A report from the Department of Public Safety states that in 2013, there were five forcible sex offenses reported at USD. Four occurred in on-campus residence halls.
Studies show that an estimated one in five women is assaulted during college. Yet just 11 percent of incidents on campuses are reported, a figure that drops to 8 percent when alcohol is a factor.
Thomas attributes these numbers to a fear that victims will face blame or inaction, and hopes that the new law will change that.
“I think it’s a combination of hoping more people will come forward saying ‘Now I feel empowered to make that distinction between thinking [it’s a] violation and knowing,” Thomas said. “And also empowering women and men, all people, to feel like they have the absolute, innate human right and responsibility to not only say ‘yes’ but make sure they’re receiving that ‘yes’ from someone else.”
The director of the Center for Health and Wellness, Melissa Halter, said research shows that the No. 1 reason students choose not to report assault is a fear of not being believed.
“The messages they hear after they have been sexually assaulted or violated has them going, ‘Did this really happen to me? I’m unsure; I don’t want this to be the truth,’” Halter said. “A key piece for us is to do as much as possible to learn tools to support victims so they can move to a place of feeling like, as a survivor, they are going to be heard.”
USD already has an affirmative consent policy in place. The school’s code of conduct defines consent as: “An affirmative decision to engage in mutually acceptable sexual activity given by clear action or words.” This parallels the “yes means yes” definition given by the new legislation.
The law also requires university school boards to create partnerships with on-campus and community organizations that provide assistance services to students. It mandates that universities implement prevention and outreach programs to address sexual assault and dating violence.
In November 2013, USD’s president convened a sexual assault steering committee of many faculty and staff members from across campus to revise the school’s protocols for dealing with sexual assault cases.
Karen Briggs, a co-chair of the committee and USD’s Title IX coordinator, said the committee had three main purposes: reviewing and updating policies in the context of new laws, enhancing educational efforts to prevent assault on campus, and forming a task force to assess and improve the on-campus climate surrounding sexual assault. The committee will continue to meet as a part of the ongoing effort to address sexual misconduct.
One of the recent initiatives started by the committee is a mandatory video training on sexual assault education and prevention. The training is required for all students, faculty and staff.
The dialogue around sexual assault prevention has long focused mainly on women because women make up the majority of victims in reported incidences.
Godwin thinks the new law will help reframe the conversation surrounding sexual assault to include men.
“I think the ‘yes means yes’ change allows us the opportunity to engage men more specifically around this than in the past,” Godwin said. “Men often don’t see sexual assault as a problem in their view, and this gives them more responsibility.”

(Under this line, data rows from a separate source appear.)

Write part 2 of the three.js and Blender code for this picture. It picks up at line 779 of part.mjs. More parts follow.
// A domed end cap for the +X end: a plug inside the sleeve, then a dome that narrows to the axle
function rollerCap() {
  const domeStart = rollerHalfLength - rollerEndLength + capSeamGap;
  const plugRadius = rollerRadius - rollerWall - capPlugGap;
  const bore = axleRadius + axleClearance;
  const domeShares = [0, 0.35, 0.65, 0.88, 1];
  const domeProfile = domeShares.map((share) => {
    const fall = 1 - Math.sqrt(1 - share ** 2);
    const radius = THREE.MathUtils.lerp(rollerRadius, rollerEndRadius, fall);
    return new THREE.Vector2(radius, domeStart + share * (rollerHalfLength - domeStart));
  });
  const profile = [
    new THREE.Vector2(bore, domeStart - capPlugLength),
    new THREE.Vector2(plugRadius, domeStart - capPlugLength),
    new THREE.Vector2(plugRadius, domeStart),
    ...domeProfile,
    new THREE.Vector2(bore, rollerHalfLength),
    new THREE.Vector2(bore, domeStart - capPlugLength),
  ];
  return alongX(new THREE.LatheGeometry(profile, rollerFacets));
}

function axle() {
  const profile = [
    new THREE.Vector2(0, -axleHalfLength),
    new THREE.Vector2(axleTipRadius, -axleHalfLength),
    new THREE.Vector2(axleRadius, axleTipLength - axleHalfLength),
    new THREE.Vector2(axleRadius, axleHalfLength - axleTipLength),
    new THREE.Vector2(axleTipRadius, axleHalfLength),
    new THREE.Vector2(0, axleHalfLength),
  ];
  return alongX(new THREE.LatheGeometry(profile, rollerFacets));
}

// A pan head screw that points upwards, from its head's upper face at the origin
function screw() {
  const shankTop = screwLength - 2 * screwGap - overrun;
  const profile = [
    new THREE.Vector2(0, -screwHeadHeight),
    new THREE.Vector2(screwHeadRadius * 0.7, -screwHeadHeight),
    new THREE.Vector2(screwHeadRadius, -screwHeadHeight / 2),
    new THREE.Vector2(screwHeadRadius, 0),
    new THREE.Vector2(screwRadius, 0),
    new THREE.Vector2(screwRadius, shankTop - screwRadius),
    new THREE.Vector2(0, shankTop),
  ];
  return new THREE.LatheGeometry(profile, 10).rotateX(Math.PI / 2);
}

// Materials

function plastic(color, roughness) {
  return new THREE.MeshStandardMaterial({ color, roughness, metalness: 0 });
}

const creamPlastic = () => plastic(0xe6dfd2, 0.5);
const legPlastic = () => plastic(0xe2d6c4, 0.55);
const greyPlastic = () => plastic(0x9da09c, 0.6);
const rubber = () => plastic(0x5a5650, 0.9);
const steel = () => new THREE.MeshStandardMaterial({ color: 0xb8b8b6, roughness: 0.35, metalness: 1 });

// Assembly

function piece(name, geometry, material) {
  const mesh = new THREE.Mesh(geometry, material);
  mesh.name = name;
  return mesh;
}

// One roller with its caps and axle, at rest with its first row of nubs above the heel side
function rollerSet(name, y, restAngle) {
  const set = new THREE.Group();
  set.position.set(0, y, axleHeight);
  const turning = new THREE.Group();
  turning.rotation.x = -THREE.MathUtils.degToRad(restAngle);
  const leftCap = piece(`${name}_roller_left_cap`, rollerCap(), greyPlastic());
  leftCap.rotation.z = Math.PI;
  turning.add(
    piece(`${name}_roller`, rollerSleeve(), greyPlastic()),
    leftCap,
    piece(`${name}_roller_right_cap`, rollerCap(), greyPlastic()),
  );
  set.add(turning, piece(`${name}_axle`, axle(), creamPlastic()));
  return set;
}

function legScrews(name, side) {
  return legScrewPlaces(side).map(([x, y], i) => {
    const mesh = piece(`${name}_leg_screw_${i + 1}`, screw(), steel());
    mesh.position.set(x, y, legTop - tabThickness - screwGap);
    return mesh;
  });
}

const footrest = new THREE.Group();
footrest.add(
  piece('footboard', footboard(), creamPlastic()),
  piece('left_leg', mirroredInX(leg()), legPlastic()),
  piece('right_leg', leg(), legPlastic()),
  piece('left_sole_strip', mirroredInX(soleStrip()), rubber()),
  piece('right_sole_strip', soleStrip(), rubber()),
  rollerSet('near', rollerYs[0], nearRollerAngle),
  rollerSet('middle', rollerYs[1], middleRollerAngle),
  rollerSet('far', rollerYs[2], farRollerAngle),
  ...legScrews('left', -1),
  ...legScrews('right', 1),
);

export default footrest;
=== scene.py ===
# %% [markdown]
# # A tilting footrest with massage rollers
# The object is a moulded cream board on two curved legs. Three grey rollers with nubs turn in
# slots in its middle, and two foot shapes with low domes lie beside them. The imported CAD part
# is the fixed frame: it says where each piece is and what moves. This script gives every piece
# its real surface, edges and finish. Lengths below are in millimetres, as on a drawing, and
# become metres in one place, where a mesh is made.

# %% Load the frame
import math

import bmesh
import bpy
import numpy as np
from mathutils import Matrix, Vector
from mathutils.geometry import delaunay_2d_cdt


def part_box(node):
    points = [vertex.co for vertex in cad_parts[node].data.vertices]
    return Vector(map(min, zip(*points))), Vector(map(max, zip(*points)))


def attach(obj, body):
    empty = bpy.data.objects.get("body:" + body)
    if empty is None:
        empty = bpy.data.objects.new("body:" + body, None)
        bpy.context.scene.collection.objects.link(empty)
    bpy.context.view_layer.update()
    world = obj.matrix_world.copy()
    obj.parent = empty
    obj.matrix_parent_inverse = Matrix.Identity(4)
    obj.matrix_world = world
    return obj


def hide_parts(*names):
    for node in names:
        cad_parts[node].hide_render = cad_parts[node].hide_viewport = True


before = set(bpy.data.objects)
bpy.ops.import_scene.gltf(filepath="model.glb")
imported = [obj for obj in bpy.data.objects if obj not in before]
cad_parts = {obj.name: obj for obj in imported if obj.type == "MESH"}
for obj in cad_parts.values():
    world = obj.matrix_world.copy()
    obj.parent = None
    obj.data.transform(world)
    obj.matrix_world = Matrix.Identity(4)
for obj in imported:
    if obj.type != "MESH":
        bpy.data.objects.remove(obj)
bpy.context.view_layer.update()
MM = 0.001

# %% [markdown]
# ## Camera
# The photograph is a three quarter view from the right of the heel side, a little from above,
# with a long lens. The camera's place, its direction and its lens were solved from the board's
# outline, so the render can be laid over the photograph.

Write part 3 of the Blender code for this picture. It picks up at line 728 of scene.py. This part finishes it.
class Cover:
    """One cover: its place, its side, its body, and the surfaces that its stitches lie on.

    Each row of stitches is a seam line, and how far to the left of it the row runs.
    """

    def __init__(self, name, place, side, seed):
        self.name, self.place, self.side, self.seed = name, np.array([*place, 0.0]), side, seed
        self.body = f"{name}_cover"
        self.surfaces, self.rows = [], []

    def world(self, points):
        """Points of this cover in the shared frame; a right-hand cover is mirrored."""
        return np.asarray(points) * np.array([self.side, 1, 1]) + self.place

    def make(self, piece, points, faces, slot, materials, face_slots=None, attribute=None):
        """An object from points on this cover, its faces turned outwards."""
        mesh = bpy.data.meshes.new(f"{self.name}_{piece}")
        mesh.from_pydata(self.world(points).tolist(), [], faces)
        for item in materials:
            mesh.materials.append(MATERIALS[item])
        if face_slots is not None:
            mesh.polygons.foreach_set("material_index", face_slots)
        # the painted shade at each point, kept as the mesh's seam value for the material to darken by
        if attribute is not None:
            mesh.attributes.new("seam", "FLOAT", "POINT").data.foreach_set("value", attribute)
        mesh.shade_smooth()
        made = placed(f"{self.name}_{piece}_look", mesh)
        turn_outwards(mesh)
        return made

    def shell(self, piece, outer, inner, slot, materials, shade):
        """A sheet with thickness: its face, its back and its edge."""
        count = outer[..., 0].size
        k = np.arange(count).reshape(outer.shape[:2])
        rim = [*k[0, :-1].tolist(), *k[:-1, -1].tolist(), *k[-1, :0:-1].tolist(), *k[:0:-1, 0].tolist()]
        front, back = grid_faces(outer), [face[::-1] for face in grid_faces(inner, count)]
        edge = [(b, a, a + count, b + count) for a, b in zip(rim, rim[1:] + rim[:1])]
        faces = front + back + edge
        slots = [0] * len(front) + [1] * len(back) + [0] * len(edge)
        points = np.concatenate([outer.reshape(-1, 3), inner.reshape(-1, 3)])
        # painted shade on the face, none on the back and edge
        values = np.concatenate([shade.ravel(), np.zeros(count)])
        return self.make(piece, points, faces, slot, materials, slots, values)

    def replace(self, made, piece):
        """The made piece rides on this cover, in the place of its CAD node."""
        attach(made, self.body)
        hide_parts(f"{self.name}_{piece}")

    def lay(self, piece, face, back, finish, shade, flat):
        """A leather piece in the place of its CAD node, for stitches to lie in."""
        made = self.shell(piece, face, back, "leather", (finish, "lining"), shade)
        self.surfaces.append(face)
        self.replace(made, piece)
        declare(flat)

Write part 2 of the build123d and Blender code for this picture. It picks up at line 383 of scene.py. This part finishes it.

This California legislation comes at a time when sexual assault has moved into the national spotlight. The White House recently launched its “It’s On Us” campaign, an effort to eliminate assault on college campuses. In May, the U.S. Department of Education opened an investigation on 55 universities for possibly violating federal law in their handling of sexual misconduct cases. USD was not included in the investigation.
The law is meant to encourage universities to take a more proactive approach in combating sexual assault by improving on-campus resources and educating student bodies.
Senior Johnny Rice believes it’s important for students to help address the problem.
“[Sexual assault] is repulsive and more awareness needs to be brought to the issue,” Rice said. “We as a university need to make a community that is safe for everyone.”